In typical Udoh fashion, the boxscore fails to account for what he did on the play.  No block. No steal. No rebound. No assist. No points.  But Ekpe played impeccable defense over the final 20 minutes without respite.  He blocked four shots in that span and impacted a number of others.  His final line:  11 points on 9 shots.  6 rebounds and 2 assists.  5 blocks.  Most importantly, for a team that has been hammered by foul disparity over the last two weeks, he did it while picking up just a single foul.

Udoh had nearly made himself into the scapegoat, when the Bulls were able to claw and paw away and inbounds pass off him with eight seconds left.  It would have truly been a shame for him to get that type of blame.

Udrih and Lamb helped turn around what had been to that point a listless effort by the Bucks’ guards.  They scored a combined 19 points on 14 field goal attempts while each finding their signature shots: for Udrih the pull-up jump shot in transition (PUJIT) and for Lamb the running baseline floater.  Udrih, who finished with six assists, also worked the high pick-and-roll to get himself open jump shots at the top of the key.  Brandon Jennings started the game on a sore ankle he sprained Saturday, but couldn’t overcome its ill effects.  Monta Ellis‘ defense on Hamilton would be criticism-worthy if he had ever played any.

Nov 26, 2012; Chicago, IL, USA; Milwaukee Bucks shooting guard Doron Lamb (20) drives to the basket against the Chicago Bulls during the second half at the United Center. The Bucks beat the Bulls 93-92. Mandatory Credit: Rob Grabowski-US PRESSWIRE

The Bucks’ offense flowed in the fourth quarter in part because Ilyasova emerged from a season-long slump while taking on a new role: bench player.  Skiles elected to start rookie John Henson over him, and while Henson played well and actively early (and better than anything Ersan had done as a starter this season), he picked up two quick fouls and had to leave the game.  He did manage an efficient seven points in those first five minutes though.

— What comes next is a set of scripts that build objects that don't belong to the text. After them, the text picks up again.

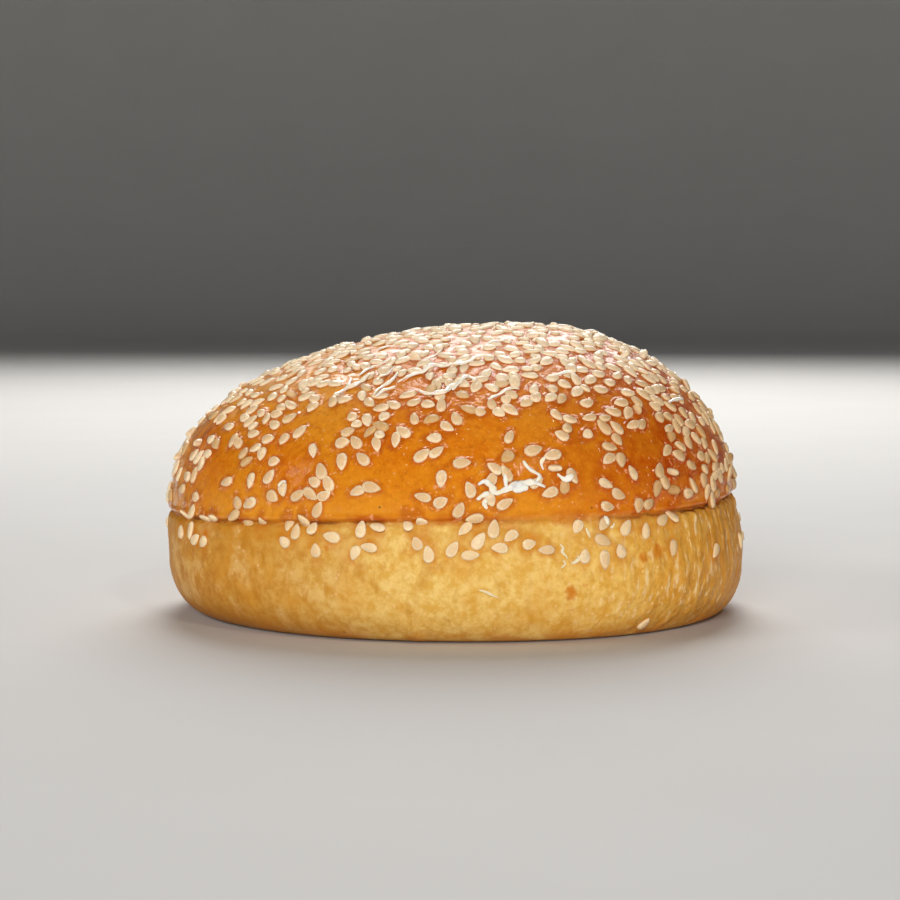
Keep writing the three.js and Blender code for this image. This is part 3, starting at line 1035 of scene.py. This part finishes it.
# %% The cap's colour
cap_colour = mixed(tree, between(tree, cloudy(tree, 16 * MM, 4), 0.38, 0.62), ORANGE, GOLDEN)
to_the_right = between(tree, across, 4 * MM, 38 * MM)
high_up = between(tree, above, 0.0, 7.0)
cap_colour = mixed(tree, times(times(to_the_right, high_up), 0.8), cap_colour, DEEP)
to_the_left = between(tree, across, 2 * MM, -28 * MM)
at_the_top = between(tree, above, 10.0, 20.0)
cap_colour = mixed(tree, times(times(to_the_left, at_the_top), 0.5), cap_colour, PALE_GOLD)
fine = between(tree, cloudy(tree, 2.8 * MM, 7, rough=0.7), 0.38, 0.66)
cap_colour = mixed(tree, times(fine, 0.55), cap_colour, GOLDEN)
grainy = between(tree, cloudy(tree, 1.1 * MM, 6, rough=0.75), 0.48, 0.70)
cap_colour = mixed(tree, times(grainy, 0.5), cap_colour, STRIP)
browned = between(tree, cloudy(tree, 6 * MM, 6, rough=0.65), 0.54, 0.72)
cap_colour = mixed(tree, times(browned, 0.55), cap_colour, STRIP)
light_grain = between(tree, cloudy(tree, 0.9 * MM, 6, rough=0.8), 0.46, 0.64)
sunny_share = sums(tree, "SUBTRACT", 0.28, times(to_the_right, 0.16))
cap_colour = mixed(tree, times(light_grain, sunny_share), cap_colour, SUNNY)
dark_grain = between(tree, cloudy(tree, 1.3 * MM, 6, rough=0.8), 0.50, 0.68)
cap_colour = mixed(tree, times(dark_grain, 0.45), cap_colour, UMBER)
# Painted highlights: small pale glints on the glaze, in patches.
in_places = between(tree, cloudy(tree, 5 * MM, 3), 0.45, 0.6)
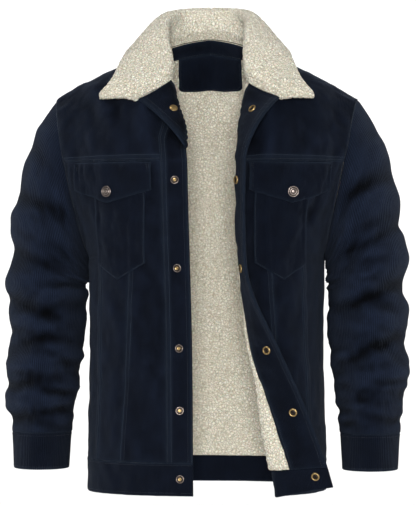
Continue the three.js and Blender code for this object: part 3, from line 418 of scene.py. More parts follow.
def front_flat(u, turn_u, main, edge, outer):
    """The turned-back strip next to the free edge: a cubic from the turn to the edge."""
    safe = np.maximum(turn_u, 1e-6)[:, None]
    t = np.clip(1 - u / safe, 0, 1)[..., None]
    turn = main[:, 0]
    leaving = unit(turn - main[:, 1])
    chord = edge - turn
    reach = np.linalg.norm(chord, axis=-1)[:, None]
    pull = 1.5 * np.minimum(26, 0.3 * reach + 12) * np.clip(turn_u / 12, 0, 1)[:, None]
    arriving = unit(chord + np.array([14.0, 5, 0])) * reach * 0.8
    strip = hermite(turn[:, None], (leaving * pull)[:, None], edge[:, None], arriving[:, None], t)
    return np.where((u >= turn_u[:, None])[..., None], outer, strip)


def front_low(side, u, v):
    """A front up to the yoke: the distance along its section, and beyond the turn the turned-back
    strip."""
    turn_u, main, edge = front_section(side, v)
    tu = turn_u[:, None]
    outer = measured(main, np.maximum(u - tu, 0), FRONT_U - tu, 100, tu)
    return front_flat(u, turn_u, main, edge, outer)


def yoke_point(side, share, v):
    """A front's yoke: each share of its width rises by the dome from the yoke seam to its top line."""
    w = ((v - YOKE_V) / (TOP_V - YOKE_V))[:, None]
    at_yoke = np.full(len(v), YOKE_V)
    base_turn = front_section(side, at_yoke[:1])[0][0]
    low = front_low(side, lerp(base_turn, FRONT_U, share), at_yoke)
    straight = 1 - ease((share - 0.02) / (NECK_SHARE + 0.12))
    return dome(low, front_top(side, share), w, straight, -1.0, share)


def front_high(side, u, v):
    """A front above the yoke seam: the yoke outside the turn, and beyond it the turned-back strip, whose
    edge rises to the corner at the collar by powers of the height."""
    w = (v - YOKE_V) / (TOP_V - YOKE_V)
    base_turn, _, base_edge = front_section(side, np.array([YOKE_V]))
    corner = CORNER[side]
    rise = lerp(np.sin(w * math.pi / 2), w, 0.6)
    top = np.array(corner["edge"], float)
    edge = np.stack([
        lerp(base_edge[0, 0], top[0], rise**1.6),
        lerp(base_edge[0, 1], top[1], rise ** corner["bend"]),
        lerp(base_edge[0, 2], top[2], rise),
    ], axis=-1)
    start = corner["start"]
    turn_u = lerp(base_turn[0], FACING_U, np.clip((rise - start) / (1 - start), 0, 1))
    tu = turn_u[:, None]
    outer = yoke_point(side, np.maximum(u - tu, 0) / (FRONT_U - tu), v)
    main = yoke_point(side, np.broadcast_to(np.array([0.0, 0.03]), (len(v), 2)), v)
    return front_flat(u, turn_u, main, edge, outer)


def front(side, u, v):
    """A front's surface for rows v and a grid u (rows, columns), in its own side's x."""
    u = np.broadcast_to(u, (len(v), u.shape[-1])).astype(float)
    out = np.empty(u.shape + (3,))
    low = v <= YOKE_V
    if low.any():
        out[low] = front_low(side, u[low], v[low])
    if (~low).any():
        out[~low] = front_high(side, u[~low], v[~low])
    return out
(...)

Back to Ilyasova — he looked far more comfortable in his backup role.  Ersan made a pair of easy baskets in the first half — one on a helpful assist from Udrih and another off an offensive rebound.  Then he kept shooting his jump shot in the second half until a few finally dropped and his confidence soared.  It was THAT obvious.  With an actual scoring weapon in his arsenal, the aimless pump fakes that required a reset of the offense finally turned into pump fakes that led to dribble penetration.  He did get caught up in the air a pair of times, which required him to heave the ball into the backcourt to avoid a turnover.  But his teammates bailed him out — collecting what were essentially loose balls — and his poise never wavered.

Ilyasova finished with 18 points on 8-of-13 shooting, 6 rebounds, 2 assists and a block.  It is almost like he needed a meaningless game where he could hoist jump shots with aplomb until he got his groove back.  A 27-point game fit the occasion perfectly.  But unexpectedly, enough of those shots fell, and a game without meaning suddenly had some.